Não é uma situação ideal, mas dada a carência – durante anos – de guarda-parques que pudessem frear a invasão desta área protegida, aparece como uma solução viável. Existem quase três mil famílias que moram dentro do Bosque de Proteção Alto Mayo, cultivando especialmente café, e ocupando o lugar de árvores que eles mesmos derrubaram. Mas 240 dessas famílias estão se reinventando.
A família de Segundo Guevara é uma delas: eles já não se mudam em busca de lugares para desmatar e plantar, e até foram beneficiados economicamente. De um hectare de café, graças ao pacote técnico, eles podem tirar até 50 sacos de 46 quilos (quintais) de café, que serão vendidos por pelo menos R$ 200 cada um.
O café, além disso, é o produto estrela da região peruana de San Martín. A produção, de acordo com o economista Dennis Pereyra, em declarações à agência Inforegión do Peru, pulou de 3.996 toneladas em 1995 para 48.548 toneladas em 2009. Grande parte é “café orgânico”, que se exporta à Bélgica, Alemanha e Estados Unidos, de acordo com a Gerência de Desenvolvimento Econômico do governo de San Martín.
Em toda a região são 27 mil as famílias que cultivam café, embora não todas o façam na lógica ambiental. Levando em conta que o 75% da mencionada região corresponde a áreas protegidas, a iniciativa de Conservação Internacional procura que não só o Bosque de Alto Mayo, mas todas as extensões de bosque possam alcançar padrões conservacionistas aceitáveis.
A região de San Martín, nos últimos anos, tem sido uma das regiões que mais se desenvolveu e reduziu a pobreza (60% em 2001, 35% em 2010, segundo o Instituto Nacional de Estadística e Informática). Mas também perdeu 230 mil hectares de florestas. O desafio parece ser o de alcançar o equilíbrio entre conservação e desenvolvimento.
De fato, ao redor de Tarapoto, a cidade mais comercial de San Martín, poucas são as manchas de bosques que ainda existem. O calor aumentou pela falta de cobertura vegetal, enquanto em outras zonas a presença de narcotráfico, e até alguns anos atrás, de grupos armados como o Movimento Revolucionário Túpac Amaru (1) provocaram impactos sociais e ambientais.

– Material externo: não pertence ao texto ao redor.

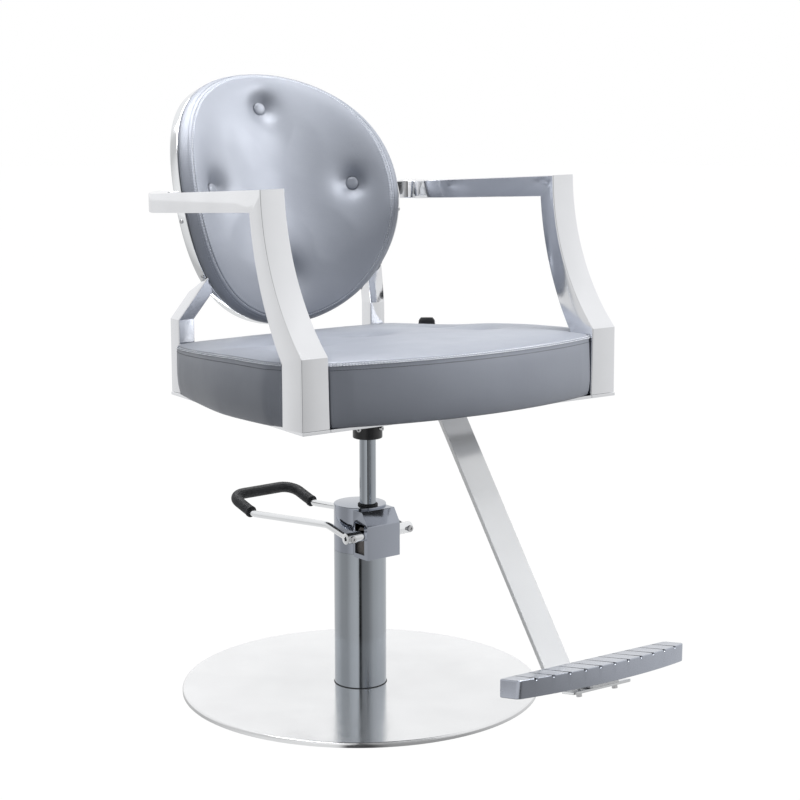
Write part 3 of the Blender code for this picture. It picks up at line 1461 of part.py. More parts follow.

“É mais conveniente para mim agora”, diz Guevara, lembrando como migrou desde Cajamarca, vizinha região de serra. O simples feito de já não ter que se mudar em busca de sustento já é uma vantagem em custo e sofrimento, para ele. Para a floresta é um alívio porque não será mais violado; e um benefício para o Estado, às vezes incapaz de cuidar seus ecossistemas.
Que as árvores do Bosque de Proteção Alto Mayo continuem em pé tem, finalmente, uma utilidade indispensável para a população da região San Martín. Como explica Karina Pinasco, diretora da associação Amazônicos pela Amazônia, como precisão e sabedoria humana, a cobertura vegetal “conserva a água”, e faz que o ciclo vital continue.
Se a floresta é derrubada, a água não corre, e não alimenta o solo e as vertentes da zona, incluídos os rios. A perda é para todos, seres humanos, plantas, árvores, orquídeas. Também para as 420 espécies de aves, as 50 de mamíferos, ou as nove espécies de anfíbios e répteis que existem só nesta floresta.
No final da tarde uma linda “tangara de bufanda amarilla”, ave típica da região de nome científico Iridosornis reinhardti, parece cruzar o céu da floresta, ignorante das ameaças que rodeiam ela e esta selva. Os “acordos de conservação”, entretanto, começam a emergir como uma lenta esperança que vai chegando e abrindo espaço, como esse sol que, agora silencioso, aparece entre as nuvens de Alto Mayo.
(1) O MRTA era o Movimento Revolucionário Túpac Amaru, grupo que desde 1980 realizou atos de violência armada em Peru, e que teve intensa atividade na região de San Martín.